I have often thought that love is like a fire. It rages and burns indiscriminately, spreading and consuming, greedily sucking in all oxygen leaving one gasping desperately.
And that's how I felt for her. It's not quite describable, yet I know how it feels. I feel it within me, a torrent flooding through me, moving wildly in all directions and filling me with something I simply cannot comprehend.
Looking over at her, sitting in the seat next to me, her adorable little sundress covering her pale and smooth thighs, her hands tucked in her lap neatly, patiently awaiting our destination. As my eyes traveled up, her head turns and her eyes met mine. And there it was, that smile, that simple beam of light that burned more powerfully than the sun. It shocked me into existence every time she blessed me with it. Having that blessing cast towards me made me feel a god amongst mortals. I felt my chest fill with a joy that could not possibly exist, that felt so dangerously perfect I didn't want to believe it existed.
But it did. And all for me, for she was mine just as I was hers.
The roads are often a lonely and desolate place, the moon shining on asphalt with not a soul in sight, but she was all I needed in this world. She was my world.

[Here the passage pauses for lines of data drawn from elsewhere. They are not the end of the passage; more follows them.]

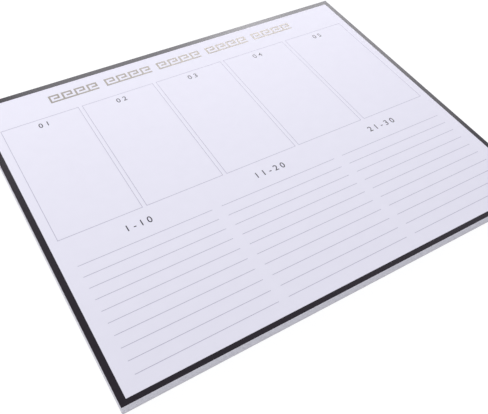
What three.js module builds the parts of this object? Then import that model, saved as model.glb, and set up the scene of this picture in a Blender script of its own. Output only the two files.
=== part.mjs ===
// Weekly planner pad, lying flat: sixty leaves cut to one size on a guillotine, a sheet of
// chipboard under them, and a film of padding glue along the far edge that holds them all.
// The top leaf is printed: a dark border that bleeds off the edge, a gold foil key pattern
// across the head, five day boxes, and three lists of ruled lines.
//
// Millimetres. +X runs along the width, +Y towards the glued edge, and +Z up. The origin is
// the middle of the pad's underside.

import * as THREE from 'three';

// Leaves and backing
const sheetWidth = 254;
const sheetDepth = 203.2;
const leafCount = 60;
const leafThickness = 0.102;
const boardThickness = 1.02;
const glueThickness = 0.3;

// Play of the cut edges: how far a leaf lies in from the outline, how far the slit between
// two leaves reaches past that, and the share of a leaf's thickness that its corner takes
const leafJog = 0.12;
const slitDepth = 0.08;
const cornerShare = 0.25;
const goldenAngle = Math.PI * (3 - Math.sqrt(5));

// Print on the top leaf. The guillotine leaves it a little right of and below the middle.
const printShiftX = 0.16;
const printShiftY = -0.46;
const inkThickness = 0.04;
const foilThickness = 0.05;
const borderWidth = 3.175;
const hairline = 0.25;

// Key pattern under the top border: a row of runs, each of a few hooks on one base line
const keyDrop = 6.9;
const keyHeight = 6.4;
const keyStroke = 1.1;
const keyHooks = 4;
const keyRuns = 5;
const keyRunGap = 5;

// Day boxes, side by side between the borders. Their height is what the key pattern above
// and the lists below leave free.
const boxCount = 5;
const boxMargin = 4.95;
const boxGap = 2.25;
const boxDrop = 9.8;

// Lists of ruled lines, side by side from the boxes down to the bottom border
const listCount = 3;
const listMargin = 7.8;
const listGap = 5.6;
const listDrop = 18.3;
const lineCount = 10;
const linePitch = 6.915;
const footMargin = 7.85;

const blockHeight = leafCount * leafThickness;
const padHeight = boardThickness + blockHeight;

// The window inside the border, on which all the rest of the print is set out
const windowWidth = sheetWidth - 2 * borderWidth;
const windowDepth = sheetDepth - 2 * borderWidth;
const windowTop = windowDepth / 2;

const paper = new THREE.MeshStandardMaterial({ color: 0xe9e8f2, roughness: 0.55 });
const chipboard = new THREE.MeshStandardMaterial({ color: 0xb9b8bd, roughness: 0.9 });
const paddingGlue = new THREE.MeshStandardMaterial({ color: 0xe4e2dc, roughness: 0.4 });
const borderInk = new THREE.MeshStandardMaterial({ color: 0x2c2a31, roughness: 0.35 });
const lineInk = new THREE.MeshStandardMaterial({ color: 0x87858f, roughness: 0.5 });
const goldFoil = new THREE.MeshStandardMaterial({ color: 0xc9b07c, roughness: 0.3, metalness: 1 });

const pad = new THREE.Group();

// Everything is set out from the middle of the sheet, which lies half the glue film's
// thickness in front of the origin.
const stack = new THREE.Group();
stack.position.y = -glueThickness / 2;
pad.add(stack);

const print = new THREE.Group();
print.position.set(printShiftX, printShiftY, padHeight);
stack.add(print);

function piece(name, geometry, material, parent, x = 0, y = 0, z = 0) {
  const mesh = new THREE.Mesh(geometry, material);
  mesh.name = name;
  mesh.position.set(x, y, z);
  parent.add(mesh);
}

function numbered(name, index) {
  return `${name}_${String(index + 1).padStart(2, '0')}`;
}

// Outlines in the plane of the print

function rectangle(path, width, height, x = 0, y = 0) {
  path.moveTo(x - width / 2, y - height / 2);
  path.lineTo(x + width / 2, y - height / 2);
  path.lineTo(x + width / 2, y + height / 2);
  path.lineTo(x - width / 2, y + height / 2);
  path.closePath();
  return path;
}

function printed(shape, thickness) {
  return new THREE.ExtrudeGeometry(shape, { depth: thickness, bevelEnabled: false });
}

function lineFrame(width, height) {
  const shape = rectangle(new THREE.Shape(), width, height);
  shape.holes.push(rectangle(new THREE.Path(), width - 2 * hairline, height - 2 * hairline));
  return printed(shape, inkThickness);
}

// Leaves: one closed stack of rings of four corners. Each leaf has a ring at the foot and at
// the head of its cut edge, and a ring lies at the bottom of the slit between two leaves.
// The far edge is flat, because the pad was clamped and glued there.

function cornerRing(z, left, right, front) {
  const x0 = left - sheetWidth / 2;
  const x1 = sheetWidth / 2 - right;
  const y0 = front - sheetDepth / 2;
  const y1 = sheetDepth / 2;
  return [x0, y0, z, x1, y0, z, x1, y1, z, x0, y1, z];
}

function leafRings(leaf) {
  const foot = leaf * leafThickness;
  const head = foot + leafThickness;
  const corner = cornerShare * leafThickness;
  const first = leaf === 0;
  const last = leaf === leafCount - 1;

  // The top leaf fills the outline, and those under it have slipped a little each way
  const play = last ? 0 : leafJog / 2;
  const left = play * (1 + Math.sin(leaf * goldenAngle));
  const right = play * (1 - Math.sin(leaf * goldenAngle));
  const front = play * (1 + Math.cos(leaf * goldenAngle));

  const rings = [cornerRing(first ? foot : foot + corner, left, right, front)];
  rings.push(cornerRing(last ? head : head - corner, left, right, front));
  if (!last) {
    const slit = leafJog + slitDepth;
    rings.push(cornerRing(head, slit, slit, slit));
  }
  return rings;
}

function leafBlock() {
  const rings = [];
  for (let leaf = 0; leaf < leafCount; leaf += 1) {
    rings.push(...leafRings(leaf));
  }
  const faces = [0, 2, 1, 0, 3, 2];
  for (let ring = 1; ring < rings.length; ring += 1) {
    for (let side = 0; side < 4; side += 1) {
      const a = 4 * (ring - 1) + side;
      const b = 4 * (ring - 1) + ((side + 1) % 4);
      faces.push(a, b, b + 4, a, b + 4, a + 4);
    }
  }
  const top = 4 * (rings.length - 1);
  faces.push(top, top + 1, top + 2, top, top + 2, top + 3);

  const geometry = new THREE.BufferGeometry();
  geometry.setAttribute('position', new THREE.Float32BufferAttribute(rings.flat(), 3));
  geometry.setIndex(faces);
  return geometry;
}

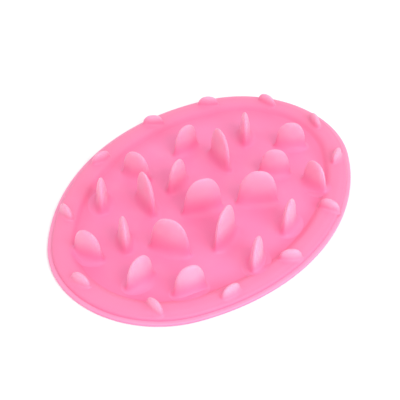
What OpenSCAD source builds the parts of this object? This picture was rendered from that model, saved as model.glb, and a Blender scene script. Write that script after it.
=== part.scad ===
// Oval mat of soft silicone, moulded in one piece: a thin lip, a low rolled rim and a
// flat floor, with upright rounded fins on the floor and smaller ones on the rim.
// Each part of the moulding is a solid of its own, and neighbours meet face to face.
// Origin: centre of the underside. +X runs along the oval, +Z is up. Millimetres.

/* [Mat] */
// Overall length of the oval.
mat_length = 290; // [240:1:360]
// Overall width of the oval.
mat_width = 210; // [170:1:235]
// Thickness of the floor and of the outer lip.
sheet_t = 2.4; // [1.6:0.1:4]

/* [Rim] */
// Width of the flat lip outside the rolled rim.
lip_w = 3; // [2:0.5:8]
// Radius on the lip's upper edge.
lip_round = 1.0; // [0.4:0.1:1.4]
// Width of the whole rim, from the outer edge to the floor.
rim_w = 20; // [14:0.5:28]
// Width of the rim's inner slope.
slope_w = 8; // [4:0.5:10]
// Height of the rolled rim above the table.
rim_h = 6; // [5:0.5:12]
// Radius of the roll on its outer side.
rim_round = 2.8; // [1.5:0.1:3.2]

/* [Floor fins] */
// Width of a medium fin at its foot.
medium_w = 24.5; // [18:0.5:28]
// Height of a medium fin above the floor.
medium_h = 24; // [16:0.5:32]
// Width of a tall fin at its foot.
tall_w = 31; // [24:0.5:36]
// Height of a tall fin above the floor.
tall_h = 31; // [24:0.5:42]
// Thickness of the floor fins.
fin_t = 7; // [4:0.5:9]
// Radius of the flare at a fin's foot.
foot_r = 2.5; // [1:0.5:4]

/* [Rim fins] */
// Width of a rim fin at its foot.
rim_fin_w = 17; // [12:0.5:20]
// Height of a rim fin's top above the floor.
rim_fin_h = 11.5; // [10:0.5:18]
// Thickness of a rim fin.
rim_fin_t = 6; // [3.5:0.5:7]
// Distance from the oval's outer edge to the middle of a rim fin.
rim_fin_inset = 11.5; // [8:0.5:16]

/* [Display] */
// Colour of the silicone.
silicone_colour = [1.0, 0.56, 0.72];
// Part to draw.

/* [Hidden] */
$fn = 96;
half_l = mat_length / 2;
half_w = mat_width / 2;
// The oval is four arcs, two at the ends and two at the sides. Their centres and the points
// where they meet make 3-4-5 triangles, so every arc runs into the next one smoothly.
step = (half_l - half_w) / 2;
end_x = 3 * step;
end_r = half_w - step;
side_y = 4 * step;
side_r = end_r + 5 * step;
join = atan2(4, 3); // direction in which an end arc and a side arc meet
reach = mat_length; // how far the cutting wedges run
toe = 0.3; // thickness left at the edge of a fin's flare
sink = 0.2; // how far the top of that flare lies inside the blade
over = 1;  // how far a cutting solid runs past what it cuts

// ---- outline helpers ----

// The plan area that belongs to one end arc, on the +X side.
module end_area()
  polygon([[end_x, 0], [end_x + 3 * reach / 5, -4 * reach / 5], [end_x + 3 * reach / 5, 4 * reach / 5]]);

// The plan area that belongs to one side arc, on the +Y side.
module side_area()
  polygon([[-end_x, 0], [end_x, 0], [end_x + 3 * reach / 5, 4 * reach / 5],
           [-end_x - 3 * reach / 5, 4 * reach / 5]]);

// Sweeps a profile round the oval. The profile's x is the distance in from the outer
// edge and its y is the height.
module sweep_oval() {
  for (s = [0, 180]) rotate([0, 0, s]) {
    intersection() {
      translate([end_x, 0, 0]) rotate_extrude() translate([end_r, 0]) mirror([1, 0]) children();
      translate([0, 0, -over]) linear_extrude(rim_h + 2 * over) end_area();
    }
    intersection() {
      translate([0, -side_y, 0]) rotate_extrude() translate([side_r, 0]) mirror([1, 0]) children();
      translate([0, 0, -over]) linear_extrude(rim_h + 2 * over) side_area();
    }
  }
}

// The arc of that sweep along the +Y side, and the one round the +X end.
module side_sweep() {
  translate([0, -side_y, 0]) rotate([0, 0, join])
    rotate_extrude(angle = 180 - 2 * join) translate([side_r, 0]) mirror([1, 0]) children();
}

module end_sweep() {
  translate([end_x, 0, 0]) rotate([0, 0, -join])
    rotate_extrude(angle = 2 * join) translate([end_r, 0]) mirror([1, 0]) children();
}

// The oval's plate inside a given distance from the outer edge.
module oval_plate(inset, h) {
  for (s = [0, 180]) rotate([0, 0, s]) {
    linear_extrude(h) intersection() {
      translate([end_x, 0]) circle(end_r - inset);
      end_area();
    }
    linear_extrude(h) intersection() {
      translate([0, -side_y]) circle(side_r - inset);
      side_area();
    }
  }
}

// ---- rim and floor ----

module lip_profile() {
  difference() {
    square([lip_w, sheet_t]);
    difference() {
      translate([-over, sheet_t - lip_round]) square([lip_round + over, lip_round + over]);
      translate([lip_round, sheet_t - lip_round]) circle(lip_round);
    }
  }
}

// The rolled rim: a tight round on the outside, a level crown and an arched inner slope.
module bead_profile() {
  crown_x = lip_w + rim_round;
  slope_x = rim_w - slope_w;
  drop = rim_h - sheet_t;
  slope_r = (slope_w * slope_w + drop * drop) / (2 * drop);
  translate([lip_w, 0]) square([rim_round, rim_h - rim_round]);
  translate([crown_x, rim_h - rim_round]) circle(rim_round);
  translate([crown_x, 0]) square([slope_x - crown_x, rim_h]);
  intersection() {
    translate([slope_x, rim_h - slope_r]) circle(slope_r);
    translate([slope_x, 0]) square([slope_w, rim_h + over]);
  }
}

module base_flange() color(silicone_colour) sweep_oval() lip_profile();

module rim_bead() color(silicone_colour) sweep_oval() bead_profile();

module floor_sheet() color(silicone_colour) oval_plate(rim_w, sheet_t);

// ---- fins ----

// Half of the flare at a fin's foot, as a section across the blade.
module foot_profile(t) {
  difference() {
    square([t / 2 + foot_r, foot_r + sink + toe]);
    translate([t / 2 + foot_r, foot_r + sink + toe]) circle(foot_r + sink);
  }
}

// Half of a flat disc's section, with its edge rounded as far as the radius allows.
module edge_profile(r, t, edge) {
  translate([0, -t / 2]) square([r - edge, t]);
  if (t > 2 * edge) translate([0, edge - t / 2]) square([r, t - 2 * edge]);
  for (s = [-1, 1]) intersection() {
    translate([r - edge, s * (t / 2 - edge)]) circle(edge);
    translate([r - edge, -t]) square([edge + over, 2 * t]);
  }
}

// The blade of a fin standing on z = 0: the upper half of an oval disc. Like the mat's
// outline the oval is made of arcs that meet on 3-4-5 triangles.
module blade(w, h, t) {
  shift = (h - w / 2) / 2;
  tip_z = 3 * shift;
  tip_r = w / 2 - shift;
  edge = min(t / 2, 0.9 * tip_r);
  rotate([90, 0, 0]) {
    intersection() {
      translate([0, tip_z, 0]) rotate_extrude() edge_profile(tip_r, t, edge);
      linear_extrude(2 * t, center = true)
        polygon([[0, tip_z], [4 * h, tip_z + 3 * h], [-4 * h, tip_z + 3 * h]]);
    }
    for (s = [0, 1]) mirror([s, 0, 0]) intersection() {
      translate([-4 * shift, 0, 0]) rotate_extrude() edge_profile(tip_r + 5 * shift, t, edge);
      linear_extrude(2 * t, center = true)
        polygon([[0, 0], [0, tip_z], [4 * h, tip_z + 3 * h], [4 * h, 0]]);
    }
  }
}

// A flare round the foot of a blade.
module foot(w, t) {
  rotate([90, 0, 90]) translate([0, 0, -(w - t) / 2]) linear_extrude(w - t) {
    foot_profile(t);
    mirror([1, 0]) foot_profile(t);
  }
  for (s = [0, 180]) rotate([0, 0, s])
    translate([(w - t) / 2, 0, 0]) rotate([0, 0, -90])
      rotate_extrude(angle = 180) foot_profile(t);
}

// Stands a fin on the mat and lets the rim's bead cut its foot. A fin on the -Y side is
// made on the +Y side and turned half round, as the oval is the same both ways.
module planted(x, y, turn) {
  half = y < 0 ? -1 : 1;
  near_end = half * x < 0 ? 180 : 0;
  color(silicone_colour) rotate([0, 0, 90 - 90 * half]) difference() {
    difference() {
      translate([half * x, half * y, sheet_t]) rotate([0, 0, turn]) children();
      side_sweep() bead_profile();
    }
    rotate([0, 0, near_end]) end_sweep() bead_profile();
  }
}

// A fin on the floor, placed by its share of the floor's half length and half width.
module floor_fin(share_x, share_y, turn, w, h)
  planted(share_x * (half_l - rim_w), share_y * (half_w - rim_w), turn) {
    blade(w, h, fin_t);
    foot(w, fin_t);
  }

module medium_fin(share_x, share_y, turn) floor_fin(share_x, share_y, turn, medium_w, medium_h);

module tall_fin(share_x, share_y, turn) floor_fin(share_x, share_y, turn, tall_w, tall_h);

// A small fin that rides over the rim, placed by its angle round the oval.
module rim_fin(angle, turn)
  planted((half_l - rim_fin_inset) * cos(angle), (half_w - rim_fin_inset) * sin(angle), turn)
    blade(rim_fin_w, rim_fin_h, rim_fin_t);

// Fins on the floor: share of the half length, share of the half width, turn of the blade.
module floor_fin_01() medium_fin(-0.07, 0.70, -87);
module floor_fin_02() medium_fin(0.33, 0.54, -12);
module floor_fin_03() tall_fin(0.35, 0.16, 58);
module floor_fin_04() medium_fin(0.65, 0.16, 35);
module floor_fin_05() medium_fin(0.74, -0.28, -57);
module floor_fin_06() medium_fin(0.44, -0.36, -57);
module floor_fin_07() medium_fin(0.47, -0.77, 70);
module floor_fin_08() medium_fin(0.00, 0.31, 5);
module floor_fin_09() tall_fin(-0.27, 0.38, 58);
module floor_fin_10() medium_fin(-0.41, 0.73, 37);
module floor_fin_11() tall_fin(-0.11, -0.08, -37);
module floor_fin_12() tall_fin(0.14, -0.44, -52);
module floor_fin_13() tall_fin(-0.26, -0.46, 7);
module floor_fin_14() tall_fin(-0.52, -0.14, -77);
module floor_fin_15() medium_fin(0.06, -0.84, 13);
module floor_fin_16() medium_fin(-0.33, -0.85, 19);
module floor_fin_17() medium_fin(-0.62, 0.25, 44);
module floor_fin_18() medium_fin(-0.82, 0.42, -88);
module floor_fin_19() medium_fin(-0.83, -0.14, -11);
module floor_fin_20() medium_fin(-0.73, -0.55, -31);

// Fins on the rim: angle round the oval, then the turn of the blade.
module rim_fin_01() rim_fin(95, -17);
module rim_fin_02() rim_fin(67, -57);
module rim_fin_03() rim_fin(41.5, -57);
module rim_fin_04() rim_fin(13, 82);
module rim_fin_05() rim_fin(-17, 53);
module rim_fin_06() rim_fin(-44, 11);
module rim_fin_07() rim_fin(-73, -84);
module rim_fin_08() rim_fin(-101, -49);
module rim_fin_09() rim_fin(-127, -15);
module rim_fin_10() rim_fin(-156, 74);
module rim_fin_11() rim_fin(167, 85);
module rim_fin_12() rim_fin(126, 67);

floor_sheet();
rim_bead();
base_flange();
floor_fin_01();
floor_fin_02();
floor_fin_03();
floor_fin_04();
floor_fin_05();
floor_fin_06();
floor_fin_07();
floor_fin_08();
floor_fin_09();
floor_fin_10();
floor_fin_11();
floor_fin_12();
floor_fin_13();
floor_fin_14();
floor_fin_15();
floor_fin_16();
floor_fin_17();
floor_fin_18();
floor_fin_19();
floor_fin_20();
rim_fin_01();
rim_fin_02();
rim_fin_03();
rim_fin_04();
rim_fin_05();
rim_fin_06();
rim_fin_07();
rim_fin_08();
rim_fin_09();
rim_fin_10();
rim_fin_11();
rim_fin_12();
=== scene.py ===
"""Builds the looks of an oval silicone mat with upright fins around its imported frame."""

import math

import bpy
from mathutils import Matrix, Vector


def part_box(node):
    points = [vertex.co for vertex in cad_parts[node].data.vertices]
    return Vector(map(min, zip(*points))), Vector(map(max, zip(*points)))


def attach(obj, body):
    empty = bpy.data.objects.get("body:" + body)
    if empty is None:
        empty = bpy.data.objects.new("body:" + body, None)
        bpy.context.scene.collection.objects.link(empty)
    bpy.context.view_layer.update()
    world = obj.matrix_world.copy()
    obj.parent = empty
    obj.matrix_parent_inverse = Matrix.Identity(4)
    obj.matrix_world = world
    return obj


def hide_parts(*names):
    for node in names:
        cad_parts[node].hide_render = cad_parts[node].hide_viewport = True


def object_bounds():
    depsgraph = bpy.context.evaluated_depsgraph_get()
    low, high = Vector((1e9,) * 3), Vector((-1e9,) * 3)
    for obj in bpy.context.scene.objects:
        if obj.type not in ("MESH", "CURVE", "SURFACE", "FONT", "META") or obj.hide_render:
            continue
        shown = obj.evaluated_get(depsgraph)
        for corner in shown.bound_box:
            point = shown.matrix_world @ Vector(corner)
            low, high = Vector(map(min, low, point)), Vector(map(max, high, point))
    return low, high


bl_info = {
    "name": "Oval silicone fin mat",
    "version": (1, 0, 0),
    "blender": (4, 5, 0),
    "location": "3D View > Sidebar > Fin Mat",
    "description": "Models a soft oval silicone mat, its rolled rim and its upright fins",
    "category": "Object",
}

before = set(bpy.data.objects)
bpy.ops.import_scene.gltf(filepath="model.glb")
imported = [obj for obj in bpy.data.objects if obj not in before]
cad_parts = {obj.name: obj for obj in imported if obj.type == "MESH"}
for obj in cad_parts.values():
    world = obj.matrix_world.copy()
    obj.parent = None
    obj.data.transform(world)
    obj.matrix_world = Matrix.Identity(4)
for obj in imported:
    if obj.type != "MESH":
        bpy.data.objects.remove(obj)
CAD_BOX = [list(corner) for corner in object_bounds()]

MM = 0.001
HALF_LENGTH = CAD_BOX[1][0]
HALF_WIDTH = CAD_BOX[1][1]
SHEET_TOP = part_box("floor_sheet")[1][2]
RIM_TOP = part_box("rim_bead")[1][2]
LIP_WIDTH = HALF_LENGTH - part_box("rim_bead")[1][0]
RIM_WIDTH = HALF_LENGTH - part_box("floor_sheet")[1][0]
UP = (0, 0, 1)
BLUNTNESS = 2.4  # how blunt a fin's arched outline is: 2 is a plain ellipse
MERGE_DISTANCE = 0.01 * MM  # vertices nearer to each other than this become one
SLOPE_STEPS = 26  # points on the roll's crown and inner slope
FLARE_LEVELS = 14  # levels up the flare at a fin's foot
ARCH_LEVELS = 20  # levels from there up to its tip
BLADE_VERTICES = 64  # vertices round a blade
RIM_FIN_FLARE = (1.5 * MM, 3 * MM, 4 * MM)  # how far it spreads lengthwise, sideways and up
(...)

I decided to pull over, catching a quizzical look from her. I said nothing as my hand reached up and caressed her face, she responded by nuzzling against it placing her own hand over mine, as if she wanted it to remain there for as long as possible. I leaned over, my eyes not leaving hers until our lips met. Her lips parted and our tongues clashed in the middle. A wild and unchoreographed waltz between lovers. I reached over and opened her door, as I mustered all my strength to break apart. We both exited the car, our eyes never leaving as I made my way over to her. We met eagerly, pressing against each other as we kissed passionately, the warm night air caressing us both as we held each other.